As for celebs, Chuck Norris could sooooooo beat up Jackie Chan.
Calantyr
I'm not too sure about the economic suicide bit... and if so it would be Mutually Assured Destruction. Go to some countries around the world and nearly everything was originally made in China.

For example Australia. Next time you go there have a look at what's being sold in the shops. I bet you it will nearly ALL say 'Made in China'.

And Mr. T pities the fool that is Chuck Norris.
The Chief
China will be the new superpower in the world, Russia is no more and America is on the skids. How long it will take well at this rate I would say less than 20 years.
Calantyr
CHINA WILL GROW LARGER!
Tantei Sayumi
I doubt China will become a "world attention centre"... at least, not to the stubborn U.S. *coughs*
(Well, it didn't happen with Japan during the bubble, did it? At least, not to the extent of the U.S.'s little domination of the spotlight... anyways, this celebrity culture is ESPECIALLY prevalent in the U.S. I don't know how many other countries promote it so much.)
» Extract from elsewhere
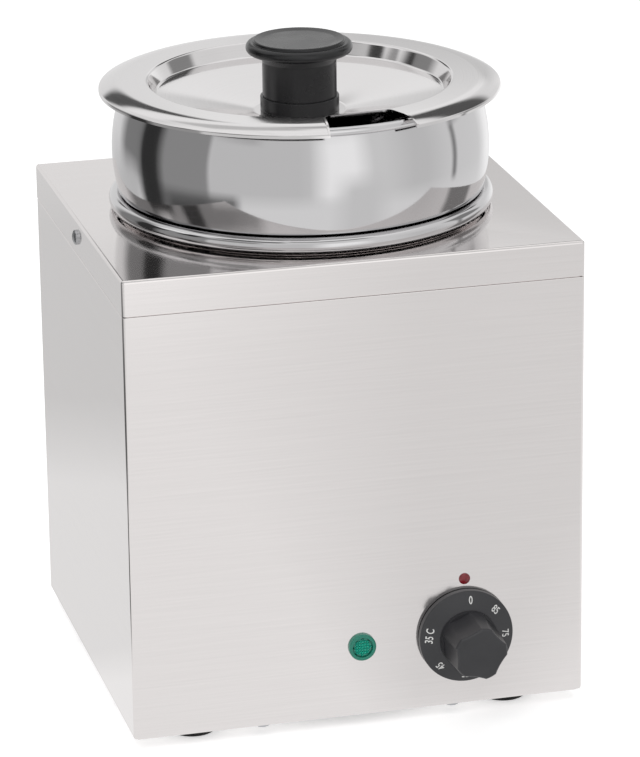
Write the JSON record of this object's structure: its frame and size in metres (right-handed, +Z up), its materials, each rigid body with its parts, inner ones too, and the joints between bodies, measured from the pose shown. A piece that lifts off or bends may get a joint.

And yes, schools are starting to offer eastern languages (especially Oriental ones). Recently (I believe it was just this year), the College Board started AP programmes for Russian (well, European to most), Japanese, and Chinese. I'm not surprised (esp. about the last one). Plus, if you haven't noticed already, I'm starting to see more books on Arabic and other Middle Eastern languages appear on the market (perhaps due to the phobia of those "potentially dangerous" countries).

QUOTE (Calantyr @ Apr 27 2006, 10:28 AM) *

Nice little name you gave the link. XD

QUOTE (Calantyr @ Mar 2 2006, 10:28 AM) *
Now China has lots of planes, troops, tanks etc... But Taiwan has the densest air defence in the world. And China has no navy. Nor does China have many air fields across the coast from Taiwan.

So how exactly does China plan to successfully invade Taiwan if it DOES finally declare full independance?

China doesn't have to use even a single bullet to bring about disaster in Taiwan. You thought that Taiwan was a major trade partner with the U.S.? Well, over half of Taiwan's investments are in trading with China, which is an even bigger trade partner of Taiwan than the U.S. Also, a number of the employed in Taiwan have jobs thanks in part to China. While I am not exactly for a complete Chinese takeover of Taiwan, it definitely would be better, IMO, not to be too stubborn at times. China can have a temper... I wouldn't risk trying to mess with it.